Shirai felt he had to show that but be careful not to sensationalize it.

“When things are really down, that’s when people really show their true essence, their true character,” he said.

The Bridge Ahead

Filmmaker Erik Shirai in New York on Aug. 18, 2016. (Benjamin Chasteen/Epoch Times)
Filmmaker Erik Shirai in New York on Aug. 18, 2016. (Benjamin Chasteen/Epoch Times)

Shirai has always had a background in art—paintings, mixed media, installations, photography, sound design—and film was a mixture of all his creative endeavors, coming together.

Armed with this newfound and hard-earned knowledge of creating nonfictional narratives, Shirai wants to venture into more fictional work. He’s been in film since he was 19, and has roots in both fiction and non-fiction. And wants to bring the strengths of each genre to the other: making documentaries more cinematic and giving fictional films a raw feeling.

“The Birth of Sake,” which was two years in the making, won a Special Jury Mention for Best New Documentary Director at the 2015 Tribeca Film Festival, and will have its national premiere on Sept. 5 on PBS’s Point of View documentary series. It was a challenging study of character for Shirai, and he wants to do more.

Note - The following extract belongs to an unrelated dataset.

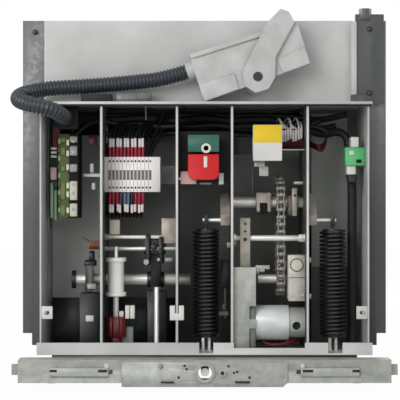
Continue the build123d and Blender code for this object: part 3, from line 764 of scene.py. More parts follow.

He has a couple of personal projects, ambitious ones he feels up to tackling now, like a fictional feature about women and dance, inspired by the strength of character of those who raised him and close friends. He also wants to finish a project of vignettes he shot at night across America that he started years ago and kept putting on the back burner.

Shirai thinks we live in an age when we want to see things a bit more exoticized and sensationalized, because we’re forgetting that just being is what makes us and the world special. 

He wants to capture on film people who embrace that, because it’s powerful to see on screen.

He, personally, doesn’t want to walk out of a film thinking he wants to be just like some character he saw. “I want to walk out of a film thinking I’m inspired to be myself,” he said.

With “The Birth of Sake,” Shirai hopes viewers will also walk away with an appreciation for the people who make the drink.

“We are talking about a dying art that should be kept alive,” he said.